A practical tip when working by hand: if one number is negative, convert it to positive, multiply normally, then negate the result back to two’s complement. If both numbers are negative, you can multiply their positive equivalents and keep the result positive.

Overflow: When the Result Doesn’t Fit

Multiplying two numbers always produces a result that can be much larger than either input. Specifically, the product of two N-bit numbers can require up to 2N bits. Two 3-bit numbers can need up to 6 bits for the result. Two 8-bit numbers might need 16 bits.

Overflow happens when the product exceeds the available space. A quick way to estimate whether overflow will occur is to find the position of the highest 1 in each number and add those positions together. If the sum exceeds your result’s bit width, the multiplication will overflow. In programming, you can detect this before multiplying by checking whether either operand exceeds the maximum value divided by the other operand.
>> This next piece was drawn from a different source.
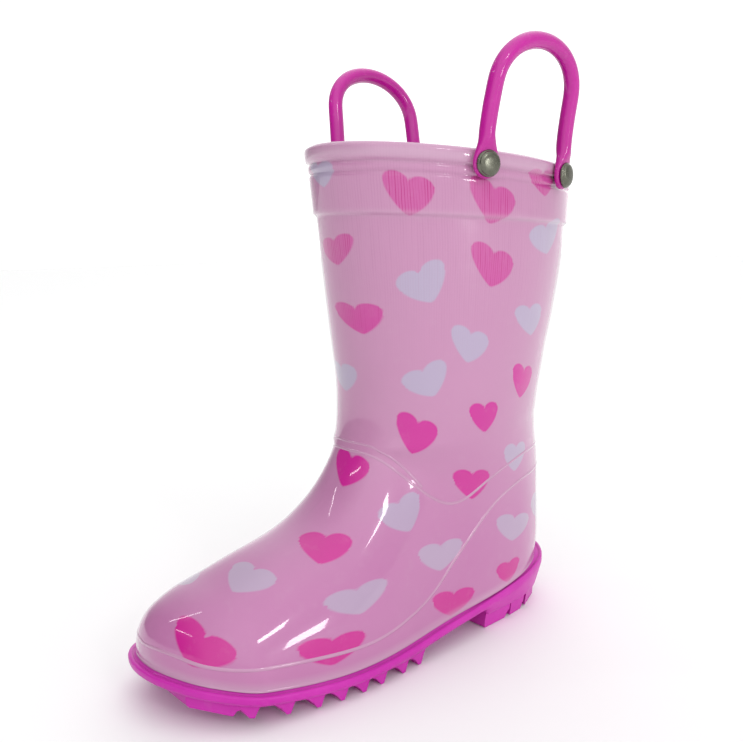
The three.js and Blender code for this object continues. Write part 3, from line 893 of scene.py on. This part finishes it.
# ---- Moulded beads on the shell ----
# The vamp line dips over each ankle bone; its double runs beside it over the instep. The
# counter line comes down from the back of the heel and goes round the toe as the foxing line.
VAMP_LINE = [
    (0, -16, 82.5), (9, -13, 82.5), (15, -10, 80.5), (20, -5, 74.5), (24, 2, 67.5), (26, 8, 62.5),
    (27, 15, 58.5), (27, 23, 59.5), (29, 34, 66.5), (29, 44, 70.5), (28, 55, 73.5), (22, 68, 73.5),
    (12, 77, 72.5), (0, 80, 72.5),
]
VAMP_DOUBLE = [(0, -15, 85.5), (9, -12, 85.5), (16, -8, 83), (20.5, -3, 76.5), (24.5, 3, 68.5)]
COUNTER_LINE = [
    (0, 81, 64.5), (12, 78, 64.5), (20, 72, 62.5), (26, 58, 62.5), (28, 48, 59.5), (28, 40, 56.5),
    (28, 33, 50.5), (27, 27, 45.5), (27, 21, 39.5), (28, 15, 35.5), (28, 9, 29.5), (28, 3, 25.5),
    (29, -4, 22.5), (30, -11, 20.5), (31, -22, 18), (31, -31, 17.5), (30, -48, 18.5), (28, -59, 19.5),
    (24, -73, 20.5), (14, -85, 21.5), (0, -92, 25),
]


def mirrored_loop(points):
    """Carries a half line on round the inner side, to where it began."""
    other = [(2 * float(middle(y)) - x, y, z) for x, y, z in reversed(points[1:-1])]
    return points + other


def surface_line(points, closed, skin, normals, lift):
    """A smooth line through rough points, laid on the skin."""
    rough = np.array(points, float)
    if closed:
        rough = np.vstack([rough, rough[:1]])
    run = run_along(rough)
    line = resample(rough, run, np.linspace(0, run[-1], int(run[-1] / 1.2) + 1))
    line = line[:-1] if closed else line

    def smooth(line, times):
        for _ in range(times):
            middle_way = (np.roll(line, 1, 0) + np.roll(line, -1, 0)) / 2
            if not closed:
                middle_way[0], middle_way[-1] = line[0], line[-1]
            line = (line + middle_way) / 2
        return line

    line = smooth(line, 30)
    for _ in range(2):
        for i, point in enumerate(line):
            nearest = int(np.argmin(((skin - point) ** 2).sum(1)))
            at, normal = skin[nearest], normals[nearest]
            line[i] = point - normal * ((point - at) @ normal - lift)
        line = smooth(line, 3)
    return line


def make_beads(material, skin, normals):
    tree = cord_tree("moulded_bead")
    double = [(-x, y, z) for x, y, z in reversed(VAMP_DOUBLE[1:])] + VAMP_DOUBLE
    lines = [
        ("vamp_bead", mirrored_loop(VAMP_LINE), True, 1.05),
        ("vamp_double_bead", double, False, 0.9),
        ("counter_and_foxing_bead", mirrored_loop(COUNTER_LINE), True, 1.15),
    ]
    for name, points, closed, radius in lines:
        path = surface_line(points, closed, skin, normals, -0.78 * radius)
        base = line_mesh(name + "_path", path, closed)
        bead = grow(name, base, tree, Radius=radius * MM, Sides=12, Finish=material)
        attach(bead, "boot")


# ---- Sock lining ----
def make_sock(material):
    steps = 110
    levels = even_levels(3, TOP_LEVEL - 1.2, 2.0)
    points = skin_grid(levels, steps)
    normals = grid_normals(points)
    inner = points - normals * (SHELL_WALL + SOCK_GAP + SOCK_WALL)
    outer = points - normals * (SHELL_WALL + SOCK_GAP)
    # The lowest ring's own normals lean, so it repeats the one above.
    inner[0], outer[0] = inner[1], outer[1]
    count = 2 * steps
    edge = (inner[-1] + outer[-1]) / 2 + np.array([0, 0, 0.5])
    rows = np.concatenate([inner, edge[None], outer[::-1]])
    faces = [tuple(reversed(face)) for face in ring_faces(len(rows), count)]
    faces += strip_cap(0, count, False)
    faces += strip_cap((len(rows) - 1) * count, count, True)
    sock = new_piece("sock_lining_knit", rows.reshape(-1, 3), faces)
    heights = np.concatenate([levels, [TOP_LEVEL], levels[::-1]])
    surface_map(sock, count, heights)
    fields = print_fields(points.reshape(-1, 3), normals.reshape(-1, 3))
    edge_field = np.full((1, count), FAR_OUTSIDE)
    faces_print = [field.reshape(len(levels), count) for field in fields]
    set_print(sock, *(np.concatenate([field, edge_field, field[::-1]]).ravel() for field in faces_print))
    add_material(sock, material)
    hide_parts("sock_lining")
    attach(sock, "boot")


# ---- Outsole ----
plate_foot = smooth_curve([
    (-98, LUG_DEPTH), (-10, LUG_DEPTH), (4, 6.5), (HEEL_BREAST - 2, 9), (HEEL_BREAST + 1, 6), (98, 6),
])
# How far the foot of the side wall stands from the sole's outline: it draws in at the heel.
wall_foot = smooth_curve([(-98, 0.6), (0, 0.4), (HEEL_BREAST, -0.6), (HEEL_END, -1.0)])
# Where each forefoot lug touches the ground, and the heel's blocks as middle and length.
LUG_TIPS = [-75.9, -63.6, -52.1, -42.6, -33.1, -24.6, -13.4, -4.5]
HEEL_BLOCKS = [(43.6, 14.2), (58.0, 8.8), (72.8, 13.4)]
TOE_BLOCK = (-85.6, 10.5)


def plate_height(y):
    return plate_foot(y) + toe_lift(y)


def sole_ring(distance, height, steps=200):
    """The sole's outline moved out by a distance, at a height; both are functions of y."""
    share = np.arange(steps + 1) / steps
    bend = (1 - np.cos(math.pi * share)) / 2
    y = TOE_END + (HEEL_END - TOE_END) * (0.75 * bend + 0.25 * share)
    width = sole_half_width(y)
    y = np.concatenate([y, y[-2:0:-1]])
    x = middle(y) + np.concatenate([width, -width[-2:0:-1]])
    normal = np.stack([np.roll(y, -1) - np.roll(y, 1), np.roll(x, 1) - np.roll(x, -1)])
    normal /= np.linalg.norm(normal, axis=0)
    out = distance(y)
    return np.stack([x + normal[0] * out, y + normal[1] * out, height(y)], 1)


def welt_ring(out, down):
    """A ring of the welt, by distance out and down; round the heel it draws in to the wall."""
    return sole_ring(
        lambda y: out - max(0, out - WALL_TOP) * 0.85 * smoothstep(15, 50, y),
        lambda y: feather_height(y) - 0.3 - down,
    )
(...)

How Computers Multiply in Hardware

Inside a processor, binary multiplication is built from two basic components: AND gates and adders. Each AND gate takes one bit from each number and produces a single partial product bit. For a 2-bit multiplier, that’s 4 AND gates generating 4 partial products. For a 4-bit multiplier, it’s 16 AND gates arranged in a grid.

Once the partial products are generated, half adders and full adders sum them column by column, propagating carries from right to left. This is called an array multiplier, and it mirrors exactly what you do by hand. The main bottleneck is carry propagation: each column has to wait for the carry from the column to its right.

Faster designs, called Wallace tree multipliers, group partial products into sets of three and compress them using full adders in a tree structure rather than a flat array. This reduces the number of addition stages and speeds up the calculation significantly, which is why modern processors can multiply large numbers in just a few clock cycles.